How to fix it: Maintain a consistent sending schedule. Whether it's weekly, bi-weekly, or monthly, stick to it. If you haven't sent in a while, re-engage carefully with a "we miss you" campaign.

How to Test Your Emails Before Sending

The best way to avoid spam folders is to test your emails before you send them to your entire list. This is exactly what SPAMRUN does.

What to test for:

  • Spam trigger words in subject and body
  • Missing unsubscribe links
  • Poor HTML structure
  • Too many links or images
  • Authentication issues
  • Broken links
  • Overall spam score

Gmail-Specific Tips

Since Gmail handles over 1.5 billion email accounts, it's worth understanding Gmail's specific spam filtering:

  • Gmail heavily weights engagement: If users frequently ignore or delete your emails, Gmail learns and starts filtering to spam
  • Gmail watches for "mass" emails: Identical emails sent to many recipients get scrutinized more
  • Gmail loves conversations: Emails that generate replies are favored. Try asking questions!
  • Promotions tab isn't spam: Landing in Promotions is okay—it's still the inbox

Outlook and Yahoo-Specific Tips

Outlook/Microsoft 365:

  • Very strict about authentication (SPF, DKIM, DMARC required)
  • Monitors sender reputation through Microsoft SNDS
  • Heavily weights user complaints

Yahoo:

  • Requires DMARC to avoid bulk folder
  • Watches for engagement (opens, clicks)
  • Strict about sending from @yahoo.com addresses through third-party services

The Bottom Line: Test Every Email

Email deliverability isn't mysterious—it follows predictable patterns. The companies that consistently reach the inbox all do one thing: they test their emails before sending.

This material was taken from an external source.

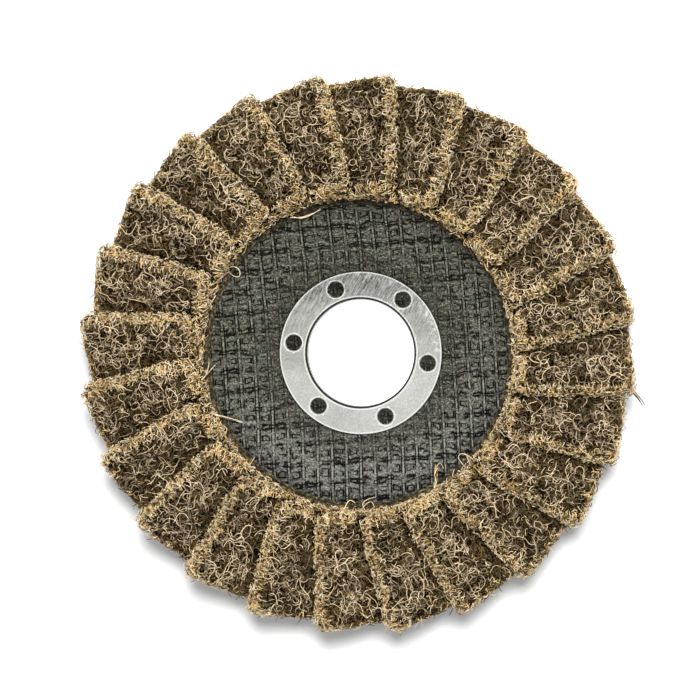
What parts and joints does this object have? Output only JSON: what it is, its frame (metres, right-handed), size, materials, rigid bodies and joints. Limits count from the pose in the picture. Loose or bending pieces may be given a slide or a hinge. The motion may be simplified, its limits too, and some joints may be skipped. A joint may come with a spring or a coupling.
{
  "type": "flap disc",
  "caption": "Coarse non-woven abrasive flap disc for an angle grinder, with a dished glass-fibre backing plate and a metal ring in the bore.",
  "frame": {"origin": "centre of the bore in the plane of the hub's back face, which bears on the grinder's flange", "axes": "+Z along the bore axis towards the working face; +Y is up in the picture of the front, +X is to its right"},
  "size_m": [0.1148, 0.1148, 0.0175],
  "materials": {
    "glass_fibre_laminate": "dark grey-green pressed resin and glass mesh, satin, the mesh raised on the front",
    "plated_steel": "plated sheet steel, light grey, finely brushed",
    "cured_adhesive": "dark brown cured resin adhesive, satin",
    "abrasive_web": "open non-woven nylon web with brown abrasive grain, curled beige fibres, tan at the cut edges"
  },
  "bodies": {
    "root": {"backing_plate": "glass_fibre_laminate", "centre_ring": "plated_steel", "adhesive_bed": "cured_adhesive", "flap_01": "abrasive_web", "flap_02": "abrasive_web", "flap_03": "abrasive_web", "flap_04": "abrasive_web", "flap_05": "abrasive_web", "flap_06": "abrasive_web", "flap_07": "abrasive_web", "flap_08": "abrasive_web", "flap_09": "abrasive_web", "flap_10": "abrasive_web", "flap_11": "abrasive_web", "flap_12": "abrasive_web", "flap_13": "abrasive_web", "flap_14": "abrasive_web", "flap_15": "abrasive_web", "flap_16": "abrasive_web", "flap_17": "abrasive_web", "flap_18": "abrasive_web", "flap_19": "abrasive_web", "flap_20": "abrasive_web", "flap_21": "abrasive_web", "flap_22": "abrasive_web", "flap_23": "abrasive_web", "flap_24": "abrasive_web"}
  },
  "joints": []
}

Don't let your hard work end up in spam folders. Check your emails for spam triggers, authentication issues, and deliverability problems before you hit send.

Quick Checklist: Before You Send Any Email

  • ✅ Unsubscribe link present and working
  • ✅ Physical address in footer
  • ✅ SPF, DKIM, DMARC configured
  • ✅ Subject line is honest and clear
  • ✅ Content has good text-to-image ratio
  • ✅ No excessive spam trigger words
  • ✅ 5 or fewer links
  • ✅ All links tested and working
  • ✅ Sending from a warmed-up domain
  • ✅ List is clean (no purchased contacts)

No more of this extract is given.